» **TASK REQUIREMENTS**:
Output the material beneath exactly, leaving nothing out.

» **INFORMATION PROVIDED**:
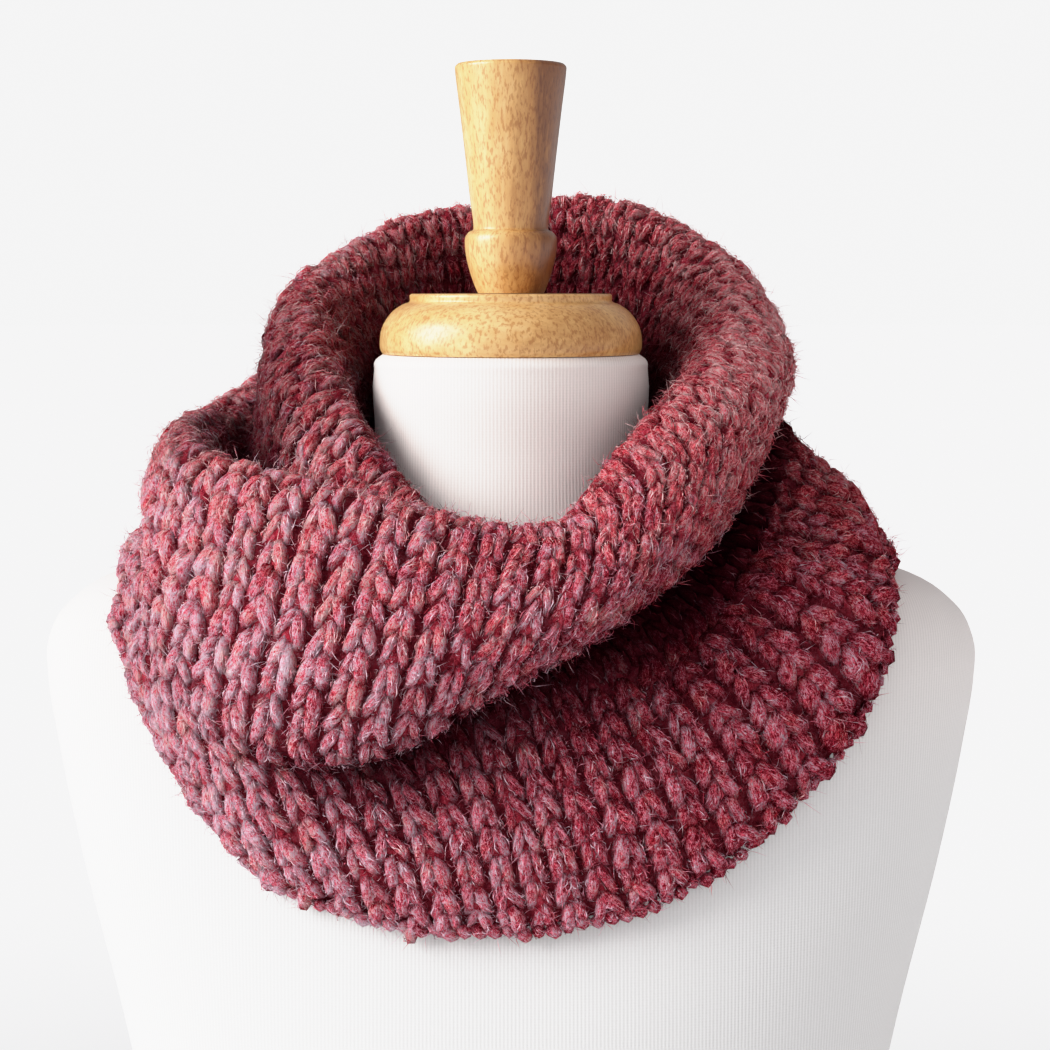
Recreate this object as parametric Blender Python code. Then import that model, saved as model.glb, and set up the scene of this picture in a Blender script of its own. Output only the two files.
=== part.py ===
"""A ribbed knit infinity scarf, worn once round the neck of a limbless dress form.

The scarf is one tube of thick knitting. Its hem lies on the chest, the shoulders and the back,
its upper half slouches into a thick roll in front, and its top is folded inwards round the neck.
The form is a jersey-covered bust with a turned wooden neck cap and handle.

Frame: metres, +Z up. The form stands on z = 0 with its neck on the Z axis and faces -Y.
An azimuth is an angle round the Z axis, 0 at the front (-Y) and 90 degrees at +X.
A rise is a height above the flat top of the neck.
"""
import math

import bpy
import numpy as np

MM = 0.001

# Heights of the form
NECK_TOP = 700 * MM
SEAT_GAP = 0.3 * MM             # between two pieces that touch

# The knitted wall
RIB_COUNT = 68
WALL = 4.5 * MM                 # cloth between the ribs
RIB_HEIGHT = 3.0 * MM           # how far a rib stands out of the cloth
FORM_GAP = 1.5 * MM             # points of the cloth to the smooth form
CHORD_GAP = 1.3 * MM            # straight edges between those points to the smooth form
ROWS_PER_FOLD = 2               # outer rows from one fold line to the next
RIB_SPREAD = (0.12, 0.06)       # at the rims, ribs stand further apart in front than at the sides
LEAN_CENTRES = (-50, 30)        # azimuths in degrees where the ribs turn most, to the left and to the right

# Moving cloth off the form
PUSH_ROUNDS = 6                 # each brings the points nearer to their gap
SLOPE_STEP = 0.5 * MM           # height over which the form's slope is measured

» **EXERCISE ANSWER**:
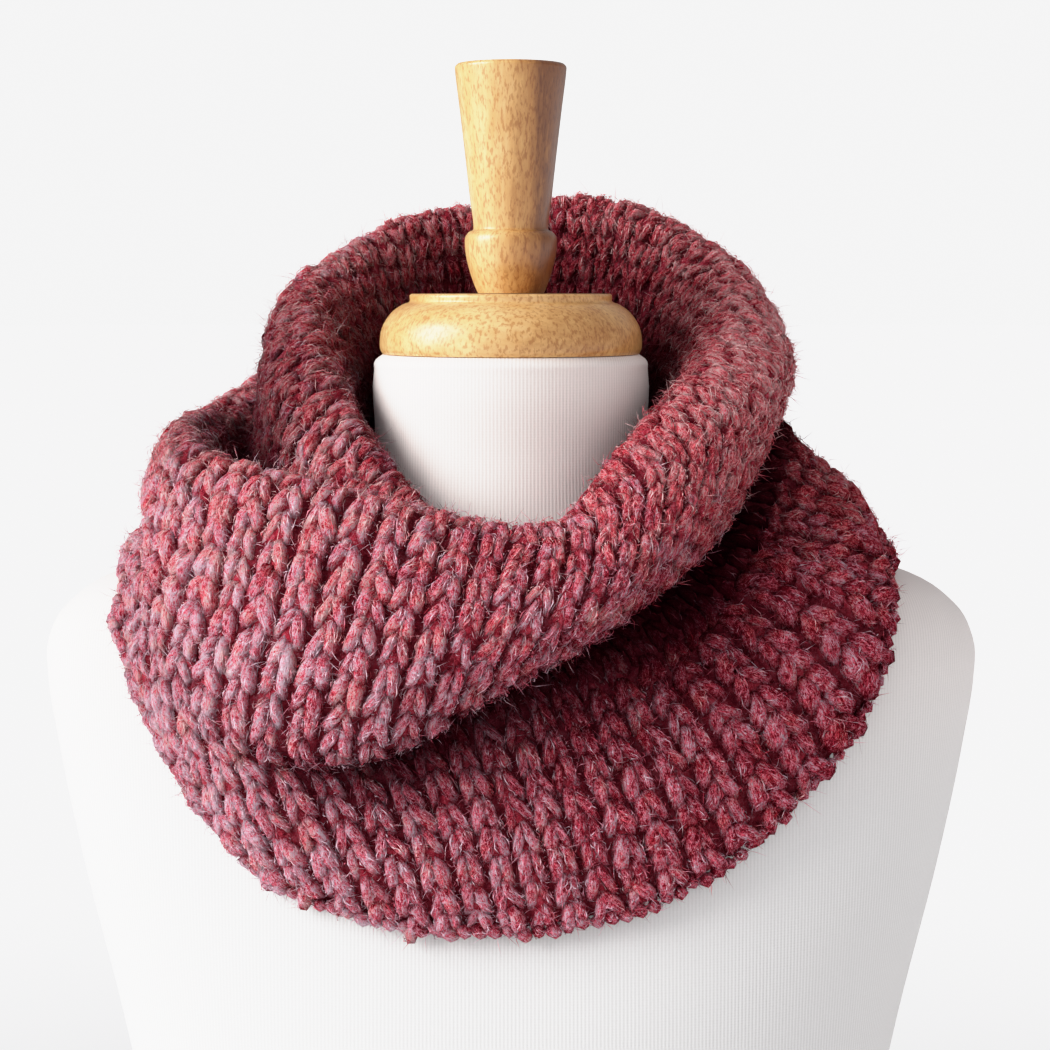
Recreate this object as parametric Blender Python code. Then import that model, saved as model.glb, and set up the scene of this picture in a Blender script of its own. Output only the two files.
=== part.py ===
"""A ribbed knit infinity scarf, worn once round the neck of a limbless dress form.

The scarf is one tube of thick knitting. Its hem lies on the chest, the shoulders and the back,
its upper half slouches into a thick roll in front, and its top is folded inwards round the neck.
The form is a jersey-covered bust with a turned wooden neck cap and handle.

Frame: metres, +Z up. The form stands on z = 0 with its neck on the Z axis and faces -Y.
An azimuth is an angle round the Z axis, 0 at the front (-Y) and 90 degrees at +X.
A rise is a height above the flat top of the neck.
"""
import math

import bpy
import numpy as np

MM = 0.001

# Heights of the form
NECK_TOP = 700 * MM
SEAT_GAP = 0.3 * MM             # between two pieces that touch

# The knitted wall
RIB_COUNT = 68
WALL = 4.5 * MM                 # cloth between the ribs
RIB_HEIGHT = 3.0 * MM           # how far a rib stands out of the cloth
FORM_GAP = 1.5 * MM             # points of the cloth to the smooth form
CHORD_GAP = 1.3 * MM            # straight edges between those points to the smooth form
ROWS_PER_FOLD = 2               # outer rows from one fold line to the next
RIB_SPREAD = (0.12, 0.06)       # at the rims, ribs stand further apart in front than at the sides
LEAN_CENTRES = (-50, 30)        # azimuths in degrees where the ribs turn most, to the left and to the right

# Moving cloth off the form
PUSH_ROUNDS = 6                 # each brings the points nearer to their gap
SLOPE_STEP = 0.5 * MM           # height over which the form's slope is measured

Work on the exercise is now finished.